Thank God for my mom. She must have sensed something was up because she stood up and said, “Okay, let’s go anyway.” Everyone listened to her and began to file out of the house. We had barely enough time to get everyone away before the police showed up minutes later. What a nightmare.

Marilyn’s father and mother finally got on the plane. Marilyn and I went back home to our apartment, arguing about what had happened. It was not the best way to start a marriage. I believe that this marriage was doomed from the beginning.

That night my mother called and told us that they arrested my uncle on suspicion of murder. My mother told me that when they arrested my uncle, he started acting crazy, they put him in a straitjacket, and while they were taking him down the stairs, he dove down the whole flight of stairs headfirst. They then locked him up in a mental institution. They could not prove that he was guilty, but they locked him up for two years in a mental institution. I believe he may have really done it, but who knows. I guess he does, but he is not talking anytime soon.

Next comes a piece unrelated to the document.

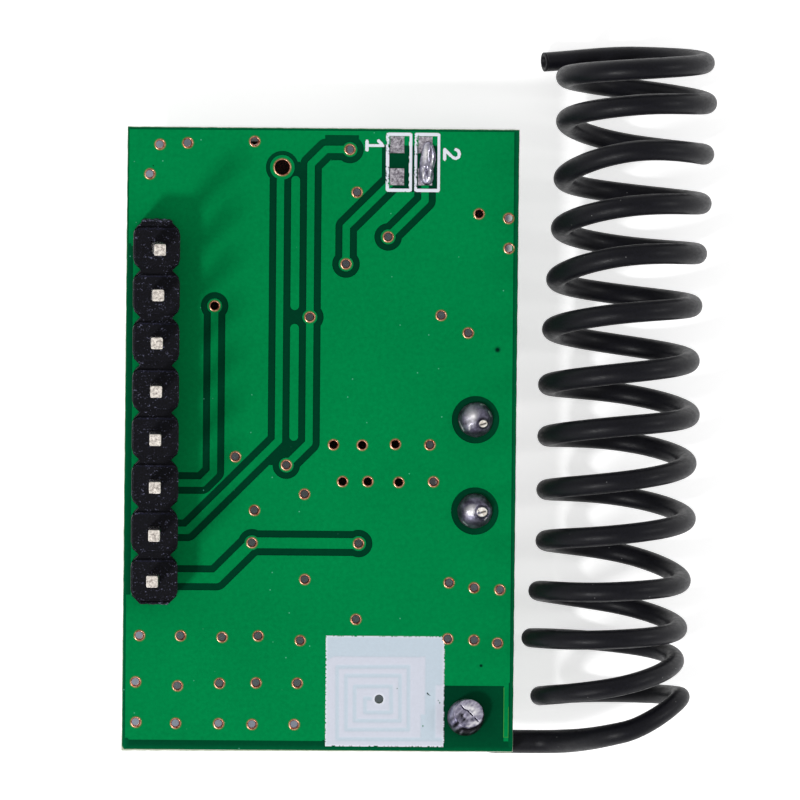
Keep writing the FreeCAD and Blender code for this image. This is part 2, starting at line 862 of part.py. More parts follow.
def crystal_lead(place):
    """A lead that leans outwards as it comes through the board."""
    foot = Vector(place[0], place[1], under)
    top = Vector(place[0] + crystal_lead_lean * (dome_height - under), place[1],
                 dome_height + lead_end_above_dome)
    way = top - foot
    lead = Part.makeCylinder(crystal_lead_diameter / 2.0, 2 * way.Length, foot - way * 0.5, way)
    return lead.common(disc(place, dome_clear_radius, under, dome_height))


def crystal_leads():
    return Part.makeCompound([crystal_lead(place) for place in crystal_places()])


def crystal_joint(place):
    """A solder dome on its pad, with the lead's end showing."""
    ball = (dome_radius ** 2 + dome_height ** 2) / (2.0 * dome_height)
    dome = Part.makeSphere(ball, Vector(place[0], place[1], dome_height - ball))
    dome = dome.common(disc(place, dome_clear_radius, 0, dome_height))
    return dome.cut(crystal_lead(place))


# Chips: a moulded body with drafted sides, and leads bent down to the board

def chip_body(length, width, height, dot):
    """A body along X about the origin, hanging from the board on its leads."""
    band = chip_lead_thickness * 1.5
    top = under - chip_standoff
    middle = top - height / 2.0

    def outline(inset, z):
        x = length / 2.0 - inset
        y = width / 2.0 - inset
        corners = [Vector(x, y, z), Vector(-x, y, z), Vector(-x, -y, z), Vector(x, -y, z)]
        return Part.makePolygon(corners + [corners[0]])

    upper = Part.makeLoft([outline(0, middle + band / 2.0), outline(chip_draft, top)], True, True)
    lower = Part.makeLoft([outline(0, middle - band / 2.0), outline(chip_draft, top - height)],
                          True, True)
    belt = slab(-length / 2.0, -width / 2.0, length / 2.0, width / 2.0,
                middle - band / 2.0, middle + band / 2.0)
    body = joined([belt, upper, lower])
    if dot:
        place = (-length / 2.0 + chip_draft + 2 * chip_dot_radius,
                 -width / 2.0 + chip_draft + 2 * chip_dot_radius)
        body = body.cut(disc(place, chip_dot_radius, top - height, top - height + chip_dot_depth))
    return body


def gull_lead(x, side, body_width, span, height, width, foot):
    """One lead, from the body's side down to its foot on the board."""
    middle = under - chip_standoff - height / 2.0
    half = chip_lead_thickness / 2.0
    inner = body_width / 2.0
    outer = span / 2.0
    knee = outer - foot
    profile = [
        (inner, middle + half), (knee - 2 * half, middle + half), (knee - half, under),
        (outer, under), (outer, under - 2 * half), (knee + half, under - 2 * half),
        (knee, middle - half), (inner, middle - half),
    ]
    corners = [Vector(x - width / 2.0, side * y, z) for y, z in profile]
    face = Part.Face(Part.makePolygon(corners + [corners[0]]))
    return face.extrude(Vector(width, 0, 0))


def eight_leads():
    first = -(chip_leads_per_side - 1) / 2.0 * chip_lead_pitch
    return Part.makeCompound([
        gull_lead(first + number * chip_lead_pitch, side, chip_width, chip_span, chip_height,
                  chip_lead_width, chip_lead_foot)
        for side in (1, -1) for number in range(chip_leads_per_side)])


def regulator_leads():
    sides = [(-regulator_lead_pitch, 1), (regulator_lead_pitch, 1), (0.0, -1)]
    return Part.makeCompound([
        gull_lead(x, side, regulator_width, regulator_span, regulator_height,
                  regulator_lead_width, regulator_lead_foot)
        for x, side in sides])


# Chip capacitor: rolled can on a square base with two feet

def capacitor_base():
    half = can_base_size / 2.0
    corner = half - can_base_corner
    outline = [(-half, -half), (half, -half), (half, corner), (corner, half),
               (-corner, half), (-half, corner)]
    top = under - can_foot_height
    base = prism(outline, top - can_base_height, top)
    base.translate(Vector(can_place[0], can_place[1], 0))
    return base


def capacitor_can():
    foot = under - can_foot_height - can_base_height
    can = Part.makeCylinder(can_diameter / 2.0, foot - rest_level,
                            Vector(can_place[0], can_place[1], rest_level))
    crown = [edge for edge in can.Edges if edge.BoundBox.ZMax < rest_level + can_edge_round]
    can = can.makeFillet(can_edge_round, crown)
    ring_middle = Vector(can_place[0], can_place[1], foot - can_groove_from_base)
    groove = Part.makeTorus(can_diameter / 2.0 + can_groove_width / 2.0 - can_groove_depth,
                            can_groove_width / 2.0, ring_middle)
    return can.cut(groove)


def capacitor_feet():
    reach = can_base_size / 2.0 + can_foot_overhang
    feet = []
    for side in (1, -1):
        outer = can_place[1] + side * reach
        inner = outer - side * can_foot_length
        feet.append(slab(can_place[0] - can_foot_width / 2.0, min(inner, outer),
                         can_place[0] + can_foot_width / 2.0, max(inner, outer),
                         under - can_foot_height, under))
    return Part.makeCompound(feet)


# Chip passives: a body between two tinned ends

def chip_middle(length, width, height, end):
    return slab(-length / 2.0 + end, -width / 2.0, length / 2.0 - end, width / 2.0,
                under - height, under)


def chip_ends(length, width, height, end):
    return Part.makeCompound([
        slab(-length / 2.0, -width / 2.0, -length / 2.0 + end, width / 2.0, under - height, under),
        slab(length / 2.0 - end, -width / 2.0, length / 2.0, width / 2.0, under - height, under)])


def beside(chip, steps):
    return [(chip[0] + x, chip[1] + y) for x, y in steps]


def placed(shape, along_x, along_y):
    copies = [turned(shape, place, 0) for place in along_x]
    copies += [turned(shape, place, 1) for place in along_y]
    solids = []
    for copy in copies:
        solids += copy.Solids
    return Part.makeCompound(solids)


os.makedirs("parts", exist_ok=True)

pour = ground_pour()
tracks = signal_tracks()
spiral = spiral_inductor()
save("circuit_board", circuit_board())
save("ground_pour", pour)
save("signal_tracks", tracks)
save("spiral_inductor", spiral)
save("legend_block", legend_block(pour, spiral))
save("jumper_frames", jumper_frames(pour, tracks))
save("jumper_pads", jumper_pads())
save("solder_bridge", solder_bridge())

save("header_housing", header_housing())
for number in range(1, pin_count + 1):
    save("header_pin_" + str(number), header_pin(number))
save("header_fillets", header_fillets())

save("antenna_coil", antenna_coil())
save("antenna_tail", antenna_tail())
save("antenna_joint", antenna_joint())

save("crystal_base", crystal_base())
save("crystal_can", crystal_can())
save("crystal_leads", crystal_leads())
save("crystal_joint_upper", crystal_joint(crystal_places()[0]))
save("crystal_joint_lower", crystal_joint(crystal_places()[1]))

chip = chip_body(chip_length, chip_width, chip_height, True)
leads = eight_leads()
save("receiver_chip_body", turned(chip, receiver_chip, 0))
save("receiver_chip_leads", placed(leads, [receiver_chip], []))
save("decoder_chip_body", turned(chip, decoder_chip, 1))
save("decoder_chip_leads", placed(leads, [], [decoder_chip]))
small_body = chip_body(regulator_length, regulator_width, regulator_height, False)
save("regulator_body", turned(small_body, regulator, 1))
save("regulator_leads", placed(regulator_leads(), [], [regulator]))

save("capacitor_base", capacitor_base())
save("capacitor_can", capacitor_can())
save("capacitor_feet", capacitor_feet())

part_size = (chip_part_length, chip_part_width, chip_part_height, chip_end_length)
inductor_size = (inductor_length, inductor_width, inductor_height, inductor_end_length)
wide_capacitors = beside(receiver_chip, receiver_capacitors)
tall_capacitors = beside(decoder_chip, decoder_capacitors)
wide_resistors = beside(decoder_chip, decoder_resistors) + beside(receiver_chip, [receiver_resistor])
high_resistors = beside(receiver_chip, tall_resistors)
save("chip_capacitors", placed(chip_middle(*part_size), wide_capacitors, tall_capacitors))
save("chip_capacitor_ends", placed(chip_ends(*part_size), wide_capacitors, tall_capacitors))
save("chip_resistors", placed(chip_middle(*part_size), wide_resistors, high_resistors))
save("chip_resistor_ends", placed(chip_ends(*part_size), wide_resistors, high_resistors))
save("chip_inductor", placed(chip_middle(*inductor_size), [], [inductor_place]))
save("chip_inductor_ends", placed(chip_ends(*inductor_size), [], [inductor_place]))
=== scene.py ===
import math

import bmesh
import bpy
import numpy as np
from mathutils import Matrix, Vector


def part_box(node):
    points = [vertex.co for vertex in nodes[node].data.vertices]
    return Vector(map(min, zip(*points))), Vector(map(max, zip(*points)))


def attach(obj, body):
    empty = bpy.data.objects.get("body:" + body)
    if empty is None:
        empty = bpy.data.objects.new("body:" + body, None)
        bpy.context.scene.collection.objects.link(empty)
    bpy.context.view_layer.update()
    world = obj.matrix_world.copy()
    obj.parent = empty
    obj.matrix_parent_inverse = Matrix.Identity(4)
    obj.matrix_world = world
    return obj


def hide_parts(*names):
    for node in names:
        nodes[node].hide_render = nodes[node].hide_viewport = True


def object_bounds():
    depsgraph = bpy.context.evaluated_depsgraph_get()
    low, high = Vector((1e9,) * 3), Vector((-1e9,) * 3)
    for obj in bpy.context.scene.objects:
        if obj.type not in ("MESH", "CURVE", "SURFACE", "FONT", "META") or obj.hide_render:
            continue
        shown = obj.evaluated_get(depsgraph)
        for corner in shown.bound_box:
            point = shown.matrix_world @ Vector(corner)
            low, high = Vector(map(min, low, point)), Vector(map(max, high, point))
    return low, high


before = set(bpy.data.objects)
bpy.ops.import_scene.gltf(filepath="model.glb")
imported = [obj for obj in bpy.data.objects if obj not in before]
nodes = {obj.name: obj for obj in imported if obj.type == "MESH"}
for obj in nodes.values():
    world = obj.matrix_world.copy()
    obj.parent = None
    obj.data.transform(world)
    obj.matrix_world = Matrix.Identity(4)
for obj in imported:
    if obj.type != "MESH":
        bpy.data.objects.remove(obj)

cad_box = [list(corner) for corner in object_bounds()]
mm = 0.001


# Board: a glass-fibre laminate, 1.2 mm thick, under a coat of green solder mask on both faces.
# The mask lies bright over copper and nearly black-green where the copper is etched away; the
# light that enters at the cut edges is painted in, as a glow that makes the bare rim of the board a little
# brighter.

board_low, board_high = [np.array(corner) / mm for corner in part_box("circuit_board")]
mask_over_copper = (0, 133, 69)
mask_over_laminate = (0, 52, 30)
mask_edge_glow = (0, 92, 52)
laminate_colour = (205, 208, 190)
laminate_streak = (150, 162, 130)


def paint(red, green, blue):
    """A colour read in everyday 0 to 255 steps, as the linear light that a shader takes."""
    steps = np.array([red, green, blue]) / 255.0
    linear = np.where(steps <= 0.04045, steps / 12.92, ((steps + 0.055) / 1.055) ** 2.4)
    return (*linear, 1.0)


def finish_of(name, colour, **values):
    """A shader for one finish. What is the same all over it is set on the shader's own sockets."""
    made = bpy.data.materials.new(name)
    made.use_nodes = True
    shader = made.node_tree.nodes["Principled BSDF"]
    shader.inputs["Base Color"].default_value = paint(*colour)
    for socket, value in values.items():
        shader.inputs[socket.replace("_", " ")].default_value = value
    return made


def step(made, kind, inputs, **settings):
    """Adds one texture or maths step; an input that is another step's output is wired to it."""
    added = made.node_tree.nodes.new("ShaderNode" + kind)
    for setting, value in settings.items():
        setattr(added, setting, value)
    for socket, value in inputs.items():
        if isinstance(value, bpy.types.NodeSocket):
            made.node_tree.links.new(value, added.inputs[socket])
        else:
            added.inputs[socket].default_value = value
    return added.outputs[0]


def wire_in(made, socket, value):
    shader = made.node_tree.nodes["Principled BSDF"]
    made.node_tree.links.new(value, shader.inputs[socket])


def place_of(made):
    """Object coordinates, counted in millimetres."""
    texture = made.node_tree.nodes.new("ShaderNodeTexCoord")
    return step(made, "VectorMath", {0: texture.outputs["Object"], 3: 1 / mm}, operation="SCALE")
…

When we arrived back in Miami, everything seemed to be going all right. Marilyn was still shaken up about what had happened. “Look,” I said, “Shit happens. Unfortunately, it happens to us.” What more could I say? I was used to this kind of life, but she was not.

We went back to our lives. Marilyn was working as a go-go dancer at the Bel Aire Hotel and I was still teaching karate. I needed to make more money so I walked into the bar at the Bel Aire Hotel and asked Sid and Jimmy, the owners, if I could work on the weekends as a bouncer. They sized me up, but I assured them I was much more skilled than my skinny frame showed. They agreed. The real reason I wanted to work there was so I could keep an eye on Marilyn because I did not trust her; I was so insecure and immature. But in a way I had a good reason, she had an extremely hard time telling the truth; what a wonderful way to begin a marriage.

If I had known then what I know now, I would never have married Marilyn in the first place. Hindsight is always 20/20. This was my life at that time, sad but true. But, as you know, life has many twists and turns; you never know what is going to happen next. So as my story unfolds, life with Marilyn had its ups and downs almost to the point of insanity. When you have two young people in an immature relationship, and you add drugs and alcohol, it becomes an accident waiting to happen. Have you ever been in a nightmare that seems never to end no matter how hard you try to get out? Well, welcome to my life.

I seemed to get lucky as far as life and work was concerned.

Norman and his children were my students; Norman felt a special connection with me and wanted me to work for him. Norman owned a company that built a top-secret gunboat that many countries were interested in. The initial prototype was unique at this time. She was forty-five feet long and twenty feet wide. The ship was made from welded aluminum with four Pratt and Whitney water jet engines that were attached to two hydraulic skis. This craft could go forty-five knots per hour and maintain stability in a five to seven-foot sea state where you were able to have a drink and not spill one drop. It was able to turn easily within its own circumference. Ahead of it’s time, this craft was later called a hydro ski and boasted retractable skis as well.

Norman took a liking to me. He told me that he felt as if we had known each other in another time, and we were comrades in arms. He thought that I had a special gift of intuitiveness so he felt that he could use my skill set-in high-level meetings with government officials. Of course, I took the job. I started as an office boy in between meetings. Some of the people that worked there were engineers and scientists from NASA. They were deeply religious and conservative people who did not like hippies like me. They would leave religious articles on my desk to read and tried to get me to go to their church, but, after a while, that subsided.

Some of the other people did not like that I was so close to the owner and felt that I got special attention. They were right, but that was the way it was. Everyone had to make an appointment in order to see the president, except me. I even got a company car, which made them dislike me even more. I sat at these high-level meetings with Norman, dignitaries, and ambassadors. Then, after the meeting was over, Norman and I would sit down and discuss what transpired during the meeting. He asked my opinion of what I thought of each person and their real intentions. The funny part was that I was usually correct in my assumptions.

Norman felt that there was some theft going on in the company. I asked if he knew who might be stealing or where it was happening. He told me it was more of a feeling he had, so I checked it out. He was right. After business/working hours, I went into the files of the purchases of material for the company and I found purchasing orders for the last six months of buying. I compared the purchases and found huge differences. Through more investigation I found out that the purchasing agent was also getting kickbacks from the vendors. Norman fired him and put me in charge of purchasing. I told him that I knew nothing about how to be a purchasing agent, so he threw a book on my desk on how to be a purchasing agent. He told me to read it, so I did.

Norman always pushed me beyond what I thought I could do. Unfortunately, at that time, funding dried up and the company went out of business. Thanks to Norman’s belief in me I was able to challenge myself to do things I thought I could not do. This lesson served me well, even today.